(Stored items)
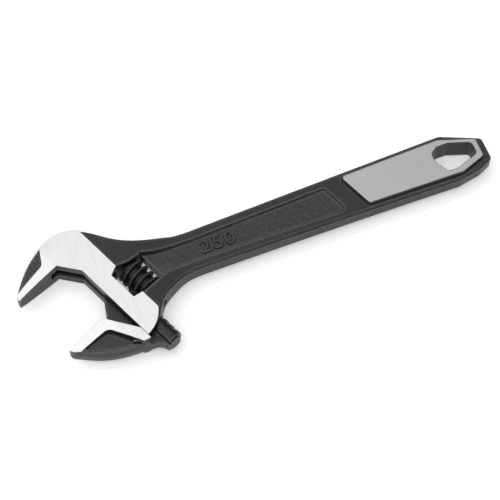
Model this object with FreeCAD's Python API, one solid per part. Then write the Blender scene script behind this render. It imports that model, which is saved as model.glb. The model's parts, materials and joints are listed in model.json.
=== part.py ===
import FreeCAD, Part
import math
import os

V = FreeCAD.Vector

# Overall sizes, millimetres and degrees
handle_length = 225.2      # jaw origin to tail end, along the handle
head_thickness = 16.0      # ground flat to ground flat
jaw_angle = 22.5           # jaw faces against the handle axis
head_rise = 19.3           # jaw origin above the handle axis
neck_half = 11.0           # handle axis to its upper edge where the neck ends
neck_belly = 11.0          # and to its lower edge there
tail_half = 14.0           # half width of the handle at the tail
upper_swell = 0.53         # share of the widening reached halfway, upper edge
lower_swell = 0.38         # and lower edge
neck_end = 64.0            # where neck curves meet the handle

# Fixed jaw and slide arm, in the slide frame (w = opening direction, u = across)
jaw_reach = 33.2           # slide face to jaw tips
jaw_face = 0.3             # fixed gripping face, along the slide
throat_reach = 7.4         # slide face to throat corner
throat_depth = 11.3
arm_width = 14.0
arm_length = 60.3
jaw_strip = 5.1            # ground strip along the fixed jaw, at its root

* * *

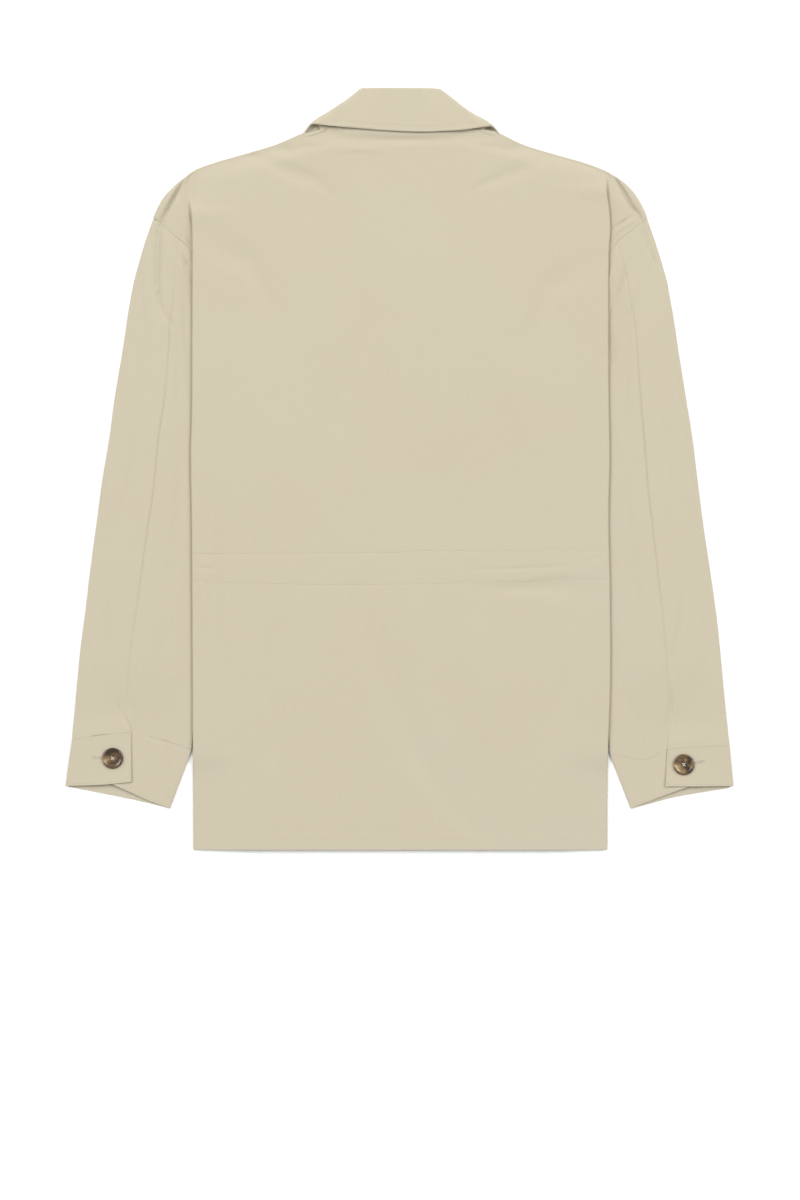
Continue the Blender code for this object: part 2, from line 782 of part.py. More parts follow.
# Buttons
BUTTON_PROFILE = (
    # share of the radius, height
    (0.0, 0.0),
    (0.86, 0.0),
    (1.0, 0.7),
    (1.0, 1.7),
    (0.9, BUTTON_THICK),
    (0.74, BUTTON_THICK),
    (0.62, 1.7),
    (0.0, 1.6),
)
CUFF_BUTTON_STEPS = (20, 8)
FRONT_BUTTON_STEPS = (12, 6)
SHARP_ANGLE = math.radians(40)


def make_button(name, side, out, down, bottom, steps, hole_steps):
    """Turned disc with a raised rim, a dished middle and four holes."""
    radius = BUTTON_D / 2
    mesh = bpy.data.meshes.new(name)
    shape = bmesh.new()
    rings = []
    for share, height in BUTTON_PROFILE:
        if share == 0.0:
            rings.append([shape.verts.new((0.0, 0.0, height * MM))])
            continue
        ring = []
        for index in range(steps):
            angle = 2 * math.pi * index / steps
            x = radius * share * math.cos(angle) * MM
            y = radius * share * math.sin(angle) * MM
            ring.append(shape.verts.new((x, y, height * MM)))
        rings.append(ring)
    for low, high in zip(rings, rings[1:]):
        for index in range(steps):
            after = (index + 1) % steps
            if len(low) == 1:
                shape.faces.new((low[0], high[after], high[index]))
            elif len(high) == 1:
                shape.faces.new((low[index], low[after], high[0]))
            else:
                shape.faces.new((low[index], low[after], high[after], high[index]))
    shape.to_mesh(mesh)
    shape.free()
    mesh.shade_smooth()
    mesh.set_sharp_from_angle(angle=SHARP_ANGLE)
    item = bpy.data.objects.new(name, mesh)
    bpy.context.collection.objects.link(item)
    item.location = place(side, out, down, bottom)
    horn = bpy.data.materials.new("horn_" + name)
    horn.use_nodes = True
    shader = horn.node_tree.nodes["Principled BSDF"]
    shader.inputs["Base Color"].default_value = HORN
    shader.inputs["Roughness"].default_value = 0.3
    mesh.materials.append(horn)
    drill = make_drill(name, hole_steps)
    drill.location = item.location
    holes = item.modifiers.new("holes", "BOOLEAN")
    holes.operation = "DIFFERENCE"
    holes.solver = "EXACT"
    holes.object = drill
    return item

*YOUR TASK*
Identify and copy lines that hold the string "with".

*TASK RESULT*
Model this object with FreeCAD's Python API, one solid per part. Then write the Blender scene script behind this render. It imports that model, which is saved as model.glb. The model's parts, materials and joints are listed in model.json.
    """Turned disc with a raised rim, a dished middle and four holes."""